Write out exactly the lines from the line with "Write part 5" through the line with "3 - t ** 2) * db)", including both, and nothing more.

▶ _Data supplied_
====

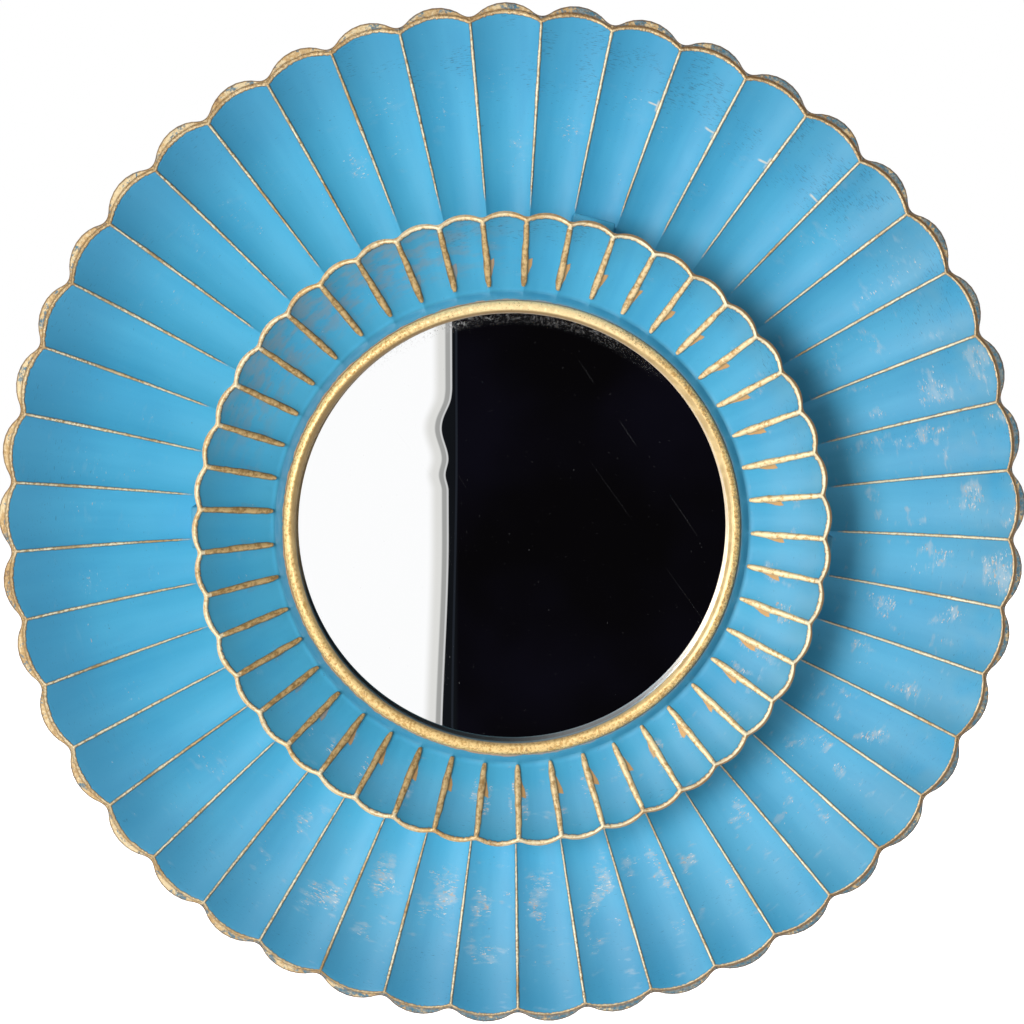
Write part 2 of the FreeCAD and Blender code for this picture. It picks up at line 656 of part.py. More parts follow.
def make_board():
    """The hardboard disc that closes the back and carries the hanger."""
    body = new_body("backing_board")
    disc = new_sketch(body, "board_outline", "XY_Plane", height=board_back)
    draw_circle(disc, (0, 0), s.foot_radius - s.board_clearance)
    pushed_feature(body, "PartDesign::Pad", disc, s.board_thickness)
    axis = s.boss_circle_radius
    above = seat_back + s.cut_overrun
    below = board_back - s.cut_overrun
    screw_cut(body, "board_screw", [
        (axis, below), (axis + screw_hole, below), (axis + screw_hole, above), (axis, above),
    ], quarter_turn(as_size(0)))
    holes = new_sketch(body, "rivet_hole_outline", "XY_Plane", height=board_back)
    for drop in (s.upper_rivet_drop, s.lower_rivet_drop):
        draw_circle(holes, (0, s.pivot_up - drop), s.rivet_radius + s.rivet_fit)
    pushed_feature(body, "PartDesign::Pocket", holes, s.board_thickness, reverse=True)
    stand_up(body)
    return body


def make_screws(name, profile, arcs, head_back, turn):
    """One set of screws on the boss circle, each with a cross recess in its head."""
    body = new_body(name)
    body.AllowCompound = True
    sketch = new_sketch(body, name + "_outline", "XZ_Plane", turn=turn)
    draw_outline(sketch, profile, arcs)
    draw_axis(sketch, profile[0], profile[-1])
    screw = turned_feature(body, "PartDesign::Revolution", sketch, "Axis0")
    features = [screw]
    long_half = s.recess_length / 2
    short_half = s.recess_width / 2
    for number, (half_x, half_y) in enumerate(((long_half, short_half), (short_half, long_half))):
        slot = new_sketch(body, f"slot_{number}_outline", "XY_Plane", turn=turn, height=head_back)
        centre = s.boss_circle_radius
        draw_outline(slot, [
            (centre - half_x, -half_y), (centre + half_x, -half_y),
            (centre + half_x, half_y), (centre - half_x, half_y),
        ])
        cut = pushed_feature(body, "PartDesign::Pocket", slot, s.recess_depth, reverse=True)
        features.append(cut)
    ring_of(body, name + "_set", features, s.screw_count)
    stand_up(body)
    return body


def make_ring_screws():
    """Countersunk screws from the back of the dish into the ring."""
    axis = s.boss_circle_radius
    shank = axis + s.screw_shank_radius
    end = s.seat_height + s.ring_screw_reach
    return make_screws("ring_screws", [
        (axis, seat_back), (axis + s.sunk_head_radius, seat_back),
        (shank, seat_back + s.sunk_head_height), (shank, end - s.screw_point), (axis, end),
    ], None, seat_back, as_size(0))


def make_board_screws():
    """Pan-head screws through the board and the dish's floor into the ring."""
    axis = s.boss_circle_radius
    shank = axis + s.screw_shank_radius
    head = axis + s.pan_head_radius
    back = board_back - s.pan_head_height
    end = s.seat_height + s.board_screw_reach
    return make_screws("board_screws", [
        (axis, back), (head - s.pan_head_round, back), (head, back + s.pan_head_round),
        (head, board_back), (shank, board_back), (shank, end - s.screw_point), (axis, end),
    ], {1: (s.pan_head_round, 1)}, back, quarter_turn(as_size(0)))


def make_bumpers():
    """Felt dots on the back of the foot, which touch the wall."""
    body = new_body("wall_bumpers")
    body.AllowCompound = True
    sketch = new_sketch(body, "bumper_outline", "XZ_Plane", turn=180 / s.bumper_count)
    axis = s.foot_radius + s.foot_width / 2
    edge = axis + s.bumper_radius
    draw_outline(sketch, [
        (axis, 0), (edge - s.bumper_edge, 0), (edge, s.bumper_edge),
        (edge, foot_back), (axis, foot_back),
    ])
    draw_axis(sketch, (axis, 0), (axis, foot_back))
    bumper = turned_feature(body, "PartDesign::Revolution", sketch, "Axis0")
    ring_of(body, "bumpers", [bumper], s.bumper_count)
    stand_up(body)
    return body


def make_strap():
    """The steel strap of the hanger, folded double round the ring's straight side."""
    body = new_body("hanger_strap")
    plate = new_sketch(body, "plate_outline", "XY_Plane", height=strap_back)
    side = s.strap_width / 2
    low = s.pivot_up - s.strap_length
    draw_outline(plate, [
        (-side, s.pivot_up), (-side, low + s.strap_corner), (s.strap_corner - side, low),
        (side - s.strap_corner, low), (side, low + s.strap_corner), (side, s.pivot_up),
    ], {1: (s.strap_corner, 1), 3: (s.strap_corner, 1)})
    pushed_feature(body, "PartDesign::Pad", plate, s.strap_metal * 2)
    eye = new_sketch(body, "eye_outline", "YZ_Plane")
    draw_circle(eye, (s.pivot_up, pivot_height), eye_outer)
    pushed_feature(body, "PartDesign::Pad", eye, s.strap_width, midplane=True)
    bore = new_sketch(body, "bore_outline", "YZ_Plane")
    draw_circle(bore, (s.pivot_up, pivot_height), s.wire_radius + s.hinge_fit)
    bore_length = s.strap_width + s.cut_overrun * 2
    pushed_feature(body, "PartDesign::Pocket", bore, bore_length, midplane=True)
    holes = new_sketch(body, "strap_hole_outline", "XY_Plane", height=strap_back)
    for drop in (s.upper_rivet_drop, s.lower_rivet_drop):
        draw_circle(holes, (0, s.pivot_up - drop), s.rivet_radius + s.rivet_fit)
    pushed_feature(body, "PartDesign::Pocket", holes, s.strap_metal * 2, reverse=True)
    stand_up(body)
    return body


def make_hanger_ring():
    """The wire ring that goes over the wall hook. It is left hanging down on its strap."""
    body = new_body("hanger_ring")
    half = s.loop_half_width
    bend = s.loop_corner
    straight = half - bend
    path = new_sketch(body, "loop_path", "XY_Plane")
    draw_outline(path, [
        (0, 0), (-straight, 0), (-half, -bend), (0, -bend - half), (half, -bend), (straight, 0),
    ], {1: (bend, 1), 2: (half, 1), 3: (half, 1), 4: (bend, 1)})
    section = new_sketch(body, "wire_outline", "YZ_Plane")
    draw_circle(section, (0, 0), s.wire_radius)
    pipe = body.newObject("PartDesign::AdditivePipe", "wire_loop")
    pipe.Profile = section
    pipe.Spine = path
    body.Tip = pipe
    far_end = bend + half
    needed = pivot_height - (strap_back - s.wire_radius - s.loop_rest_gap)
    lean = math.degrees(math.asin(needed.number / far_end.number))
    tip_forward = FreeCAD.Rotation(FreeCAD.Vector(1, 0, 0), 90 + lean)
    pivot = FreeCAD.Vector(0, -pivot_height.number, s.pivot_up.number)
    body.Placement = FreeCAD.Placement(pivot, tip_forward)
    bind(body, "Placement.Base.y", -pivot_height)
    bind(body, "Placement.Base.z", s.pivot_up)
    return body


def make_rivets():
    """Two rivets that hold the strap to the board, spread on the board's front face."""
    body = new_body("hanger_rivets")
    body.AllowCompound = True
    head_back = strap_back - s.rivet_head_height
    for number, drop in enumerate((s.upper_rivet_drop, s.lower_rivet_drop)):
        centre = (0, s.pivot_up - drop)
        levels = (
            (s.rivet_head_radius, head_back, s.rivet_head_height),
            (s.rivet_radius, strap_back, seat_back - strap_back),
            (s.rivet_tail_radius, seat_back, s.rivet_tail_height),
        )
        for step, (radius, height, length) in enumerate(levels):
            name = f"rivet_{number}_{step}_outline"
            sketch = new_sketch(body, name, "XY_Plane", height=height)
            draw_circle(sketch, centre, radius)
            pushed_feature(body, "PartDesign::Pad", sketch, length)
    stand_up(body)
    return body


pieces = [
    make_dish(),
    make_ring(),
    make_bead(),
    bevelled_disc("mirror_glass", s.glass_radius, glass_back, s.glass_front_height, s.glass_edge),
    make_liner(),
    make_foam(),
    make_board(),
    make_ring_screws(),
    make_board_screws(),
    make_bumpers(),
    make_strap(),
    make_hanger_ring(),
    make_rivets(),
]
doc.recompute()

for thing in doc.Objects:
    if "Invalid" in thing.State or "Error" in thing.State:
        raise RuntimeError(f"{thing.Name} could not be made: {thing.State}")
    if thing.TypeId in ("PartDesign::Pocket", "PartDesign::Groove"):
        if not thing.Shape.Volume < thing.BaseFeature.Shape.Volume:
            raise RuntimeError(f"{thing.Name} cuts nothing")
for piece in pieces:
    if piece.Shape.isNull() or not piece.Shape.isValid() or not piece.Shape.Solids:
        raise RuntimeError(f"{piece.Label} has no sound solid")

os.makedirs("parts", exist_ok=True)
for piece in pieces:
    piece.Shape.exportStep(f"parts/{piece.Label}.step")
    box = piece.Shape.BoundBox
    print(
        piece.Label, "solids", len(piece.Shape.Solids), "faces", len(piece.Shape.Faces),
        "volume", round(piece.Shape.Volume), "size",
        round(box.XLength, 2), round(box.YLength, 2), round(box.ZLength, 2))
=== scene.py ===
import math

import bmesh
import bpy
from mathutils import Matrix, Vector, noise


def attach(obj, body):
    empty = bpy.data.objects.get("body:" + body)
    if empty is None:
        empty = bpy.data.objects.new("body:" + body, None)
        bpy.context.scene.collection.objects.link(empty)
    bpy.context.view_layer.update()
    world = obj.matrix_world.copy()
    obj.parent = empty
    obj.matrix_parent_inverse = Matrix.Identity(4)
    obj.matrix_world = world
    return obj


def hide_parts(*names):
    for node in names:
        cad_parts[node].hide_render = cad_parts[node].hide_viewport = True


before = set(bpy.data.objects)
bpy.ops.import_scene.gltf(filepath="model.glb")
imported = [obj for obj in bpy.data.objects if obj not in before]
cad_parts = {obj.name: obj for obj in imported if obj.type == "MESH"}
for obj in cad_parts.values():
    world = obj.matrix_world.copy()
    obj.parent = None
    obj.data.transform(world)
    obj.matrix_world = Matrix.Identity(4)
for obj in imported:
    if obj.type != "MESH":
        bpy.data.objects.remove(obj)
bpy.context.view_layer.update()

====

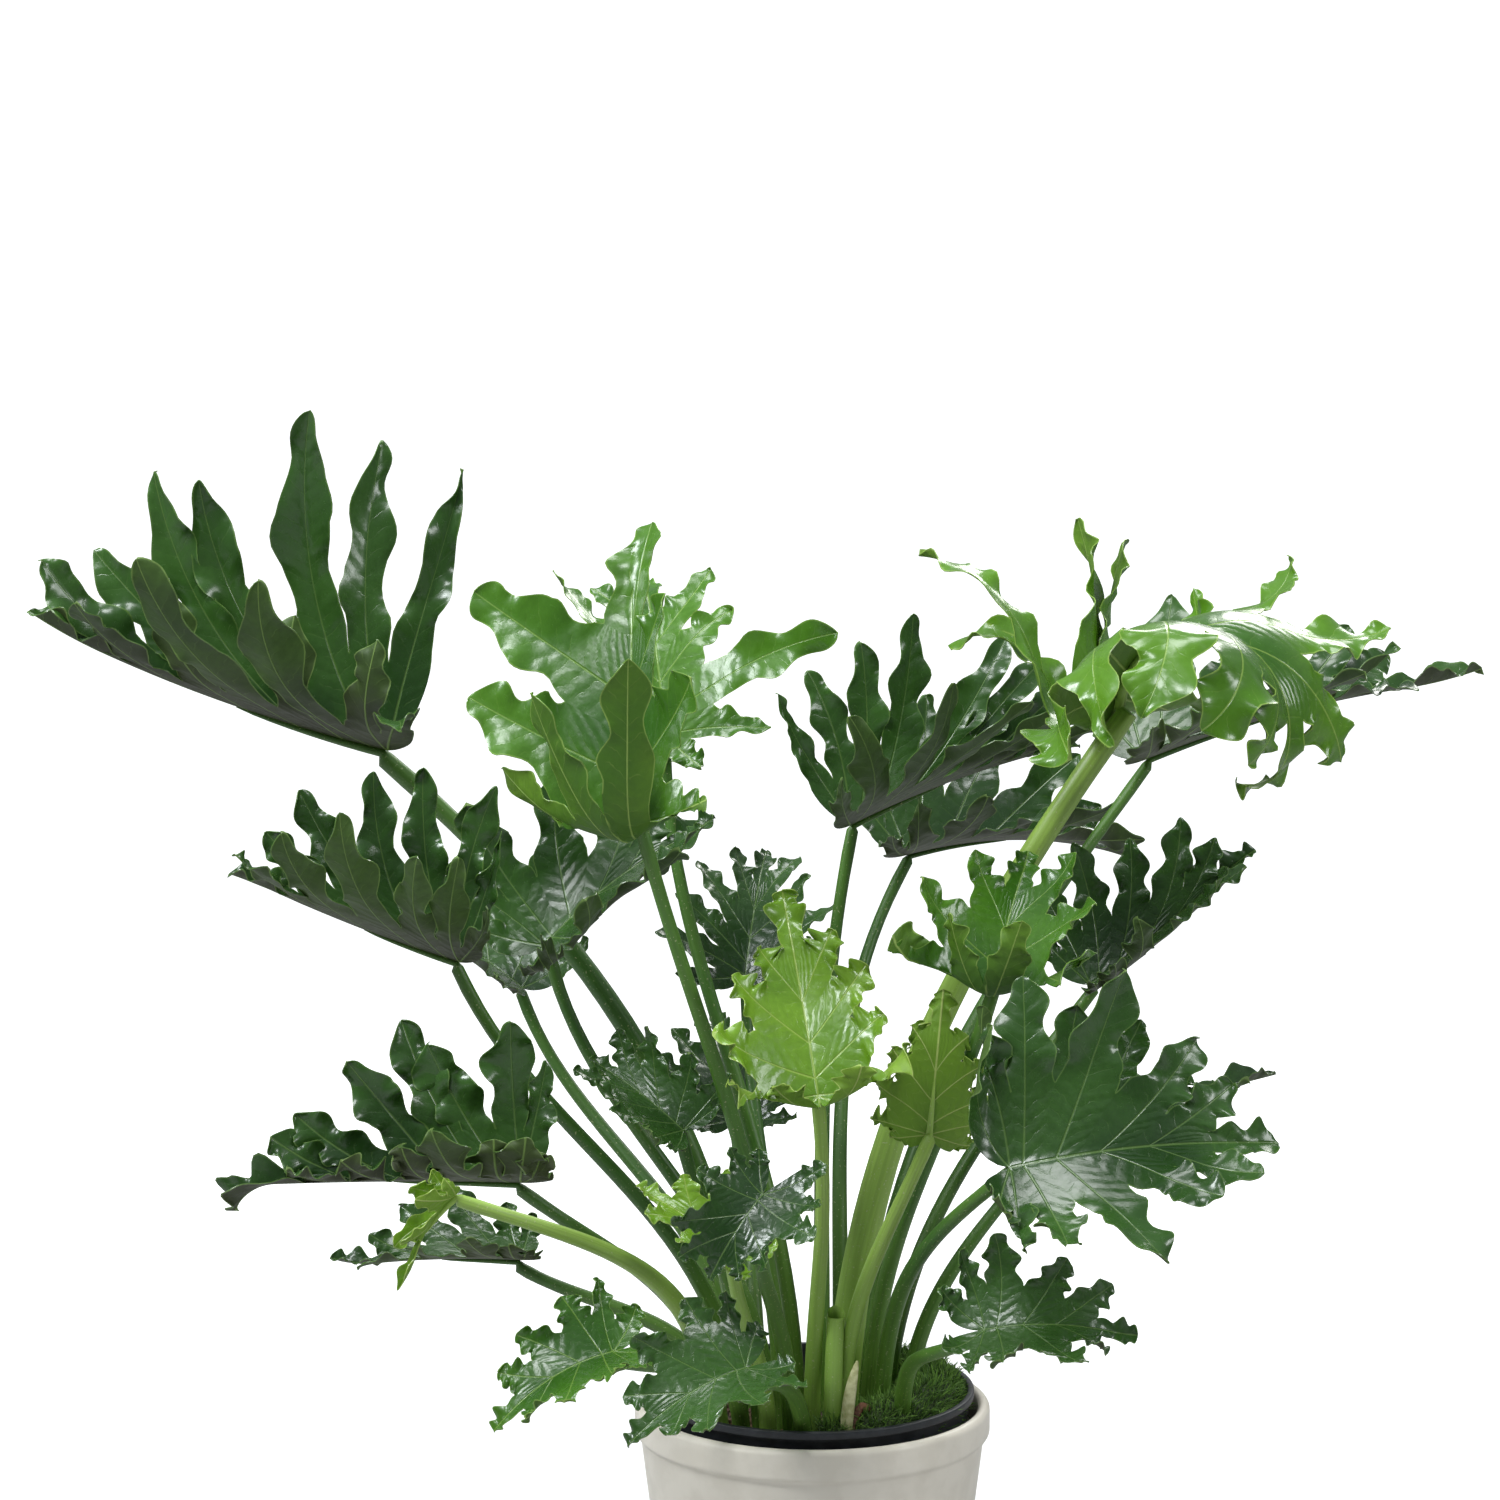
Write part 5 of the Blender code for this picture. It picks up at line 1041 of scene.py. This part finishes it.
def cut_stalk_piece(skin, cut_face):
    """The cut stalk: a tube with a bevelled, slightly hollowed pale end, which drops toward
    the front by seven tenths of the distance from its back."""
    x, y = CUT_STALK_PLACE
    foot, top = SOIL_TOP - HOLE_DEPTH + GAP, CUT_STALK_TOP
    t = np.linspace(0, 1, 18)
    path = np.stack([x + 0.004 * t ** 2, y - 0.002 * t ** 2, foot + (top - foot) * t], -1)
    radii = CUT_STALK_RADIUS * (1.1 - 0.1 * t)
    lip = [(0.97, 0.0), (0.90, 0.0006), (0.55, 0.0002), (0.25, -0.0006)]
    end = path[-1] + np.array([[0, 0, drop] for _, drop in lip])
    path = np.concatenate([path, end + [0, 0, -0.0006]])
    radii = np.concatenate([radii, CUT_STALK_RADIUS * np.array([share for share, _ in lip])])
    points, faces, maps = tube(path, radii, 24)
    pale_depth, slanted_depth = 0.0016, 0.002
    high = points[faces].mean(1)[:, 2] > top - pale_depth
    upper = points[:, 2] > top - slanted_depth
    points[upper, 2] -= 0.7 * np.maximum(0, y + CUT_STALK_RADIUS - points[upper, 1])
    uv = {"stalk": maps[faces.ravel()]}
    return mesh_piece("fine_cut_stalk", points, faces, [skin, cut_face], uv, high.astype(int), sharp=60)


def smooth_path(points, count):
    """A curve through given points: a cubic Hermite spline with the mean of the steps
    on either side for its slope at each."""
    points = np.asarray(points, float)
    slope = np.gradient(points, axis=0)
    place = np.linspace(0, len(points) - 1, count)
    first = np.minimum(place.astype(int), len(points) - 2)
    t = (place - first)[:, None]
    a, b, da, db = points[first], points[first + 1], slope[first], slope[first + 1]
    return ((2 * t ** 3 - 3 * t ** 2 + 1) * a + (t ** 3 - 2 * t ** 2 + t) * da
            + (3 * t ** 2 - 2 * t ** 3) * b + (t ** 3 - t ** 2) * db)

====

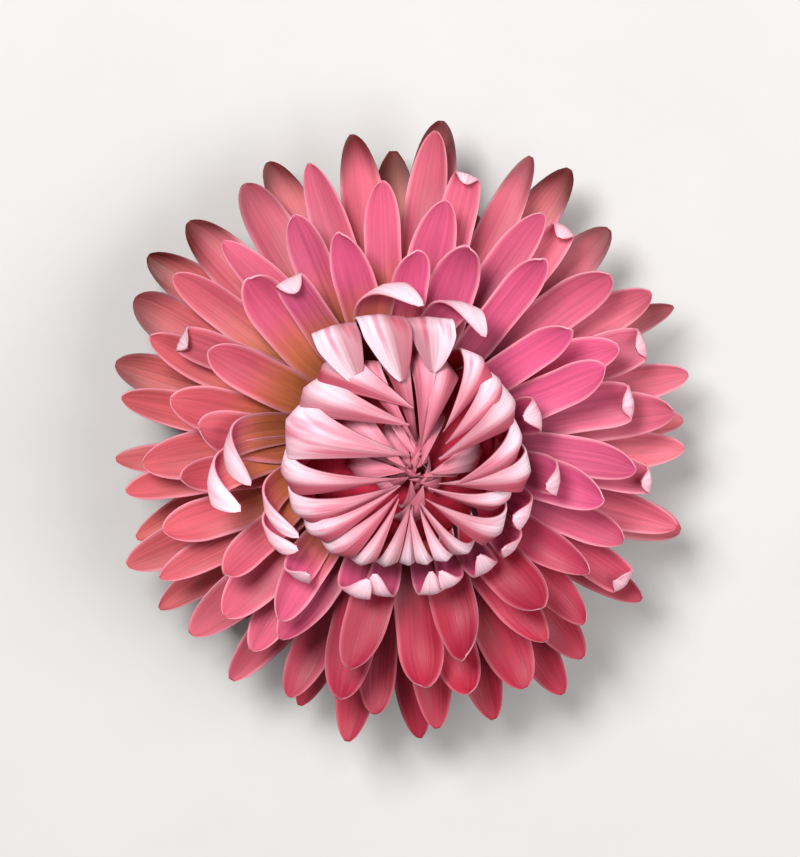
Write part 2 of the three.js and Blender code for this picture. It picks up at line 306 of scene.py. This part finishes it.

====

▶ _Solution for this exercise_
Write part 5 of the Blender code for this picture. It picks up at line 1041 of scene.py. This part finishes it.
def cut_stalk_piece(skin, cut_face):
    """The cut stalk: a tube with a bevelled, slightly hollowed pale end, which drops toward
    the front by seven tenths of the distance from its back."""
    x, y = CUT_STALK_PLACE
    foot, top = SOIL_TOP - HOLE_DEPTH + GAP, CUT_STALK_TOP
    t = np.linspace(0, 1, 18)
    path = np.stack([x + 0.004 * t ** 2, y - 0.002 * t ** 2, foot + (top - foot) * t], -1)
    radii = CUT_STALK_RADIUS * (1.1 - 0.1 * t)
    lip = [(0.97, 0.0), (0.90, 0.0006), (0.55, 0.0002), (0.25, -0.0006)]
    end = path[-1] + np.array([[0, 0, drop] for _, drop in lip])
    path = np.concatenate([path, end + [0, 0, -0.0006]])
    radii = np.concatenate([radii, CUT_STALK_RADIUS * np.array([share for share, _ in lip])])
    points, faces, maps = tube(path, radii, 24)
    pale_depth, slanted_depth = 0.0016, 0.002
    high = points[faces].mean(1)[:, 2] > top - pale_depth
    upper = points[:, 2] > top - slanted_depth
    points[upper, 2] -= 0.7 * np.maximum(0, y + CUT_STALK_RADIUS - points[upper, 1])
    uv = {"stalk": maps[faces.ravel()]}
    return mesh_piece("fine_cut_stalk", points, faces, [skin, cut_face], uv, high.astype(int), sharp=60)


def smooth_path(points, count):
    """A curve through given points: a cubic Hermite spline with the mean of the steps
    on either side for its slope at each."""
    points = np.asarray(points, float)
    slope = np.gradient(points, axis=0)
    place = np.linspace(0, len(points) - 1, count)
    first = np.minimum(place.astype(int), len(points) - 2)
    t = (place - first)[:, None]
    a, b, da, db = points[first], points[first + 1], slope[first], slope[first + 1]
    return ((2 * t ** 3 - 3 * t ** 2 + 1) * a + (t ** 3 - 2 * t ** 2 + t) * da
            + (3 * t ** 2 - 2 * t ** 3) * b + (t ** 3 - t ** 2) * db)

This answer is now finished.